Wednesday, November 3, 2010

Kindness

It's been long enough now, and I figure I better write to avoid Dania's wrath.

Jeremy Stevenson, in all of his psychology classes, asks the question: is there really altruism? You see, the problem is that many times people will do nice things to others for selfish reasons. They want to help others so people will praise them. They will try to help others in order to avoid punishment. They serve because it makes them feel good. So Mr. Stevenson's question really is valid. Is there true altruism, motivated by nothing except the desire to help others, and if so, how do we know when we have performed an altruistic act?

I have been pondering this question in the back of my mind ever since he first posed it. I have always believed altruism was possible. People seem to often do nice things just because they wanted to help someone else. But with my logical mind, unless I could define when I was being altruistic in my kindness and when I was not, I could not accept the fact that altruism existed. I couldn't accept it existed without being able to explain what it was. Tonight I think I finally got an answer.
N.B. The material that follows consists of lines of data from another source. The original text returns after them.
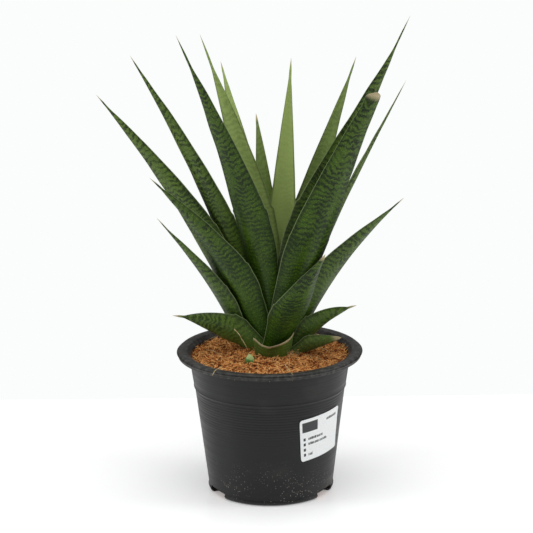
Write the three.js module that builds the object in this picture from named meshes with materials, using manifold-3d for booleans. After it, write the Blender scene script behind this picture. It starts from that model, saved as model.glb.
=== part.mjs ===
// A snake plant in a black nursery pot: a rosette of channelled, pointed leaves that grow from
// a short rhizome in coir, with one cut leaf base, one young shoot and a paper plant label.
// Millimetres, +Z up. The origin is the centre of the pot's underside, +Y is the back, -Y the front.

import * as THREE from 'three';
import { mergeVertices } from 'three/addons/utils/BufferGeometryUtils.js';
import Module from 'manifold-3d';

const wasm = await Module();
wasm.setup();

// ---- driving dimensions -------------------------------------------------------------------

const GAP = 0.3;                  // clearance between pieces that touch

const POT_HEIGHT = 119;
const POT_BASE_RADIUS = 51.8;     // outer wall just above the rounded bottom corner
const POT_LOWER_FLARE = 9.8;      // how much wider the wall is at the step than at the base
const POT_UPPER_FLARE = 4.3;      // how much it widens again from the step to the rim flange
const POT_STEP_DROP = 31;         // the small step in the wall, below the top of the rim
const POT_STEP_OUT = 0.7;         // how far the wall steps out there
const POT_WALL = 1.6;
const POT_CORNER = 8;             // radius of the rounded bottom corner
const POT_SIDES = 56;

const RIM_OVERHANG = 8.4;         // how far the rim flange stands out from the wall
const RIM_LIP = 4.8;              // height of the turned-down edge of the rim
const RIM_PLATE = 1.8;            // thickness of the rim flange
const RIM_CHAMFER = 1.2;
const MOUTH_FLARE = 0.6;          // the inside edge of the mouth slopes out by this much
const MOUTH_DEPTH = 1.4;          // over this height

const DRAIN_ANGLES = [-30, -150, 90];
const DRAIN_WIDTH = 21;
const DRAIN_HEIGHT = 4.6;

const SOIL_EDGE_DROP = 6.5;       // coir level at the wall, below the rim
const SOIL_CROWN = 6;             // how much higher the coir is around the rhizome

const RHIZOME_MARGIN = 2;         // rhizome left around the outermost leaf
const RHIZOME_DEPTH = 16;
const RHIZOME_EDGE = 2;           // bevel around its top
const RHIZOME_RISE = 1;           // how far its top stands above the coir's crown

const LABEL_WIDTH = 43;
const LABEL_HEIGHT = 37;
const LABEL_DROP = 11.5;          // top of the label, below the step in the wall
const LABEL_TILT = 5;             // it is stuck on a little askew
const LABEL_ANGLE = -44.5;        // middle of the label, from +X towards the back
const LABEL_CORNER = 2.5;
const LABEL_THICKNESS = 0.5;
const LABEL_SPANS = 5;            // flat strips in half of the label
const LABEL_CORNER_STEPS = [0, 0.3, 0.7, 1];

// The stump of a cut leaf: a low wall that wraps the front of the rosette. Heights are above
// the rhizome, and rise and slant are how much higher its sides are than its middle.
const STUB = {
  root: 25, faces: 277, lean: 7, footWidth: 22, width: 33, wrap: 0.25,
  thickness: 3, dip: 9, rise: 7, slant: 3,
};
const STUB_STEPS = [0, 0.35, 0.7, 1];
// The young shoot, beside the rhizome.
const SHOOT = { direction: 245, clearance: 0.4, radius: 4.6, height: 10, sides: 12 };

const LEAF_THICKNESS = 3.2;
const LEAF_TIP_THICKNESS = 1.6;   // where the blade ends and the hard point starts
const LEAF_THINNING = 0.35;       // share of the thickness lost along the blade
const LEAF_FOOT_WIDTH = 0.3;      // foot of a leaf, as a share of its widest place
const LEAF_WIDEST_AT = 0.4;       // share of the blade's length
const LEAF_TAPER = 1.15;          // over 1 keeps the blade broad before it narrows to its point
const CHANNEL_FOOT = 0.3;         // depth of the channel as a share of the width, at the foot
const CHANNEL_TIP = 0.16;         // and at the end of the blade
const HOOK_START = 0.55;          // share of a leaf's length after which its tip hooks upwards
const NEEDLE_WIDTH = 2.4;         // leaf width where the hard point starts
const NEEDLE_THICKNESS = 0.8;
const NEEDLE_CHANNEL = 0.2;
const NEEDLE_NARROWING = 0.6;     // share of its width lost along the hard point

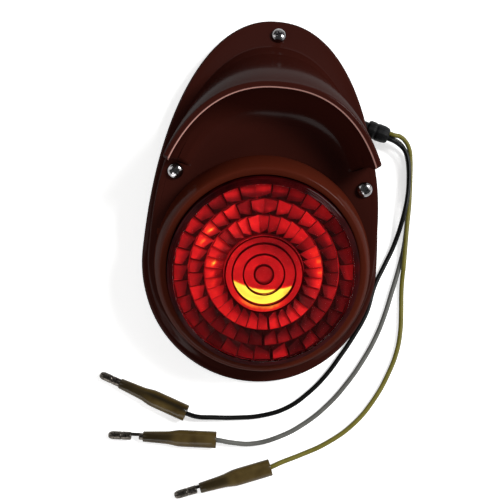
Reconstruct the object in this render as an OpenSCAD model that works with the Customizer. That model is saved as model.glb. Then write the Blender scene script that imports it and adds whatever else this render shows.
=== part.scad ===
// Motorcycle tail light: painted nacelle with a visor, round red lens, and three bullet leads
// Underside of the rubber gasket at z = 0, visor end towards +Y, lens end towards -Y

/* [Base] */
// Half width of the base outline
base_half_w = 56.5; // [55:0.5:58]
// Centre of the round lower end of the base, measured along Y
base_round_y = -34.5; // [-35:0.5:-34]
// Length of the base outline from that centre to its pointed end
base_reach = 125.5; // [124:0.5:127]
// Fullness of the pointed end, where 2 is an ellipse
base_fullness = 2.17; // [2.1:0.01:2.25]
// Thickness of the rubber gasket
gasket_t = 3; // [2.5:0.25:3.5]
// Thickness of the steel base plate
plate_t = 1.5; // [1.2:0.1:1.8]
// Distance between the two mounting bolts
bolt_spacing = 60; // [50:5:65]
// Diameter of the bolt holes
bolt_hole_d = 6.5; // [6.2:0.1:6.8]

/* [Housing] */
// Tilt of the lens face from level
tilt = 23; // [21:0.5:25]
// Place of the front wall's centre along Y
wall_y = -36.6; // [-37.4:0.2:-35.8]
// Height of the front wall's centre
wall_z = 25; // [24.5:0.25:26]
// Half width of the front wall
wall_half_w = 53; // [52:0.5:54]
// Length of the front wall from its centre to the visor end
wall_reach = 83.6; // [82:0.2:85]
// Fullness of the visor end of the front wall, where 2 is an ellipse
wall_fullness = 2.6; // [2.5:0.05:2.7]
// Thickness of the painted shell
shell_t = 2.5; // [2.2:0.1:2.8]
// Height of the skirt at the pointed end
skirt_h = 12; // [11:0.5:13]
// Width of the shoulder at the pointed end
shoulder_w = 13; // [11:0.5:14]
// Height of the visor edge above the front wall
visor_h = 20; // [18:0.5:21]
// How much wider the visor's edge is than the front wall, at each side
visor_flare = 3.4; // [2.5:0.1:4]
// Angle round the front wall at which the visor starts
visor_start = 33; // [32:0.5:34]

/* [Lamp] */
// Height of the painted drum above the front wall
drum_h = 20; // [19:0.5:21]
// Outer radius of the drum at the front wall
drum_r = 50; // [49.5:0.25:50.2]
// Radius of the lens
lens_r = 43; // [42.5:0.25:43.2]
// Height of the lens face above the front wall
lens_h = 27; // [26:0.5:28]
// Prisms in each ring of the lens
prism_count = 32; // [24:2:36]
// Height of the bulb's axis above the front wall
bulb_h = 8; // [7:0.5:9]
// Travel of the spring contacts
push_travel = 2.5; // [2:0.25:2.5]
// Turn of the bulb in its bayonet slots, in degrees
twist_turn = 18; // [15:1:20]

/* [Leads] */
// Diameter of each lead
lead_d = 2.3; // [2.1:0.1:2.4]
// Diameter of the bullet terminals
bullet_d = 3.9; // [3.8:0.05:4]
// Length of the insulating sleeves
sleeve_len = 34.5; // [33:0.5:36]
// Radius of a sleeve at its wire end
sleeve_r_back = 3.8; // [3.6:0.1:4]
// Radius of a sleeve at its bullet end
sleeve_r_front = 2.45; // [2.4:0.05:2.6]

/* [Hidden] */
$fn = 64;

eps = 0.01;
gap = 0.3;
maroon = [0.25, 0.07, 0.06];
lens_red = [0.85, 0.08, 0.06];
steel = [0.70, 0.71, 0.72];
brass = [0.78, 0.66, 0.34];
black_rubber = [0.09, 0.09, 0.09];
brown_card = [0.45, 0.28, 0.16];
pvc = [0.42, 0.38, 0.26];
black_wire = [0.06, 0.06, 0.06];
grey_wire = [0.55, 0.56, 0.54];
yellow_wire = [0.62, 0.60, 0.24];

// Bolts and screws
bolt_mid_y = 5;
nut_h = 5;
nut_across = 13;
screw_r = 1.95;
screw_hole_r = 2.05;
screw_head_r = 3.6;
screw_head_h = 2.6;
pan_side_h = 0.8;
base_screw_head_r = 3.8;
base_screw_x = 44;
base_screw_y = -36.6;
boss_r = 5;
boss_h = 12;
pillar_r = 3.4;
base_screw_len = 12;
panel_screw_len = 11;
hood_screw_len = 8.5;
cross_reach = 1.9;
cross_w = 0.8;
panel_boss_r = 4.6;
panel_boss_back = 14;
hood_screw_y = 82.4;
panel_screw_x = 43.8;
panel_screw_p = 38.6;
insert_r = 2.9;
insert_len = 7;

// Shell section
panel_t = 2.6;
visor_t = 3;
ledge_w = 3;
ledge_back = -5;
fillet_side = 6;
fillet_top = 10;
visor_ramp = 2.5;
visor_skew = 2;
visor_lift = 0.6;
visor_fullness = 2.28;
plate_inset = 4;
gasket_lip = 8;

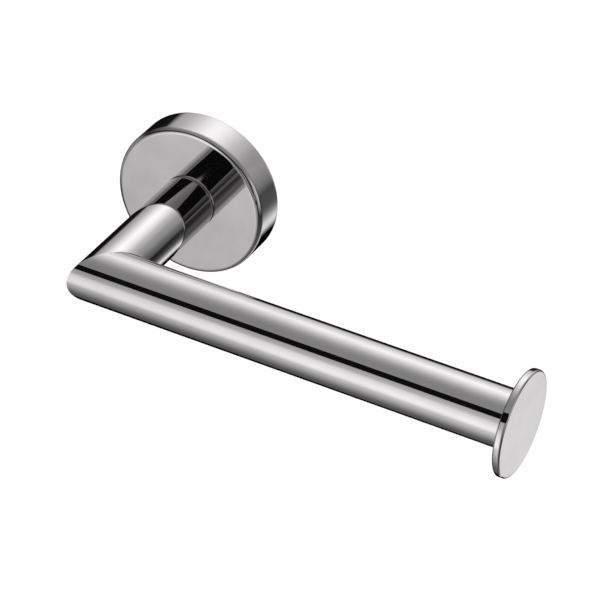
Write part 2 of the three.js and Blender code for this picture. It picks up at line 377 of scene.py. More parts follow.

I realized tonight that there are times when I do not care who gets the credit or the thanks. Often, I profess to not care, but occasionally there are circumstances where I just do not care at all. That happened tonight, when I let a friend sleep on our couch and after she got up I received no thanks. She left without saying anything to me. Normally, that wold bother me, but tonight I simply didn't care. It was enough for me that I had shown someone a little kindness. In more extreme cases, when I am commended for such actions, I downplay their importance. I'm not talking about false humility, although I am certainly guilty of that every once in a while. I mean honestly, to your core, believing that what you have done is not a great accomplishment. When you feel that what you are doing is only what is necessary, that, I think, is when you have achieved altruism. It isn't often that I have achieved that feeling. I wish I could say it happened more often than it does. But I know I have felt it, and I now know that altruism exists and what it is, at least for me.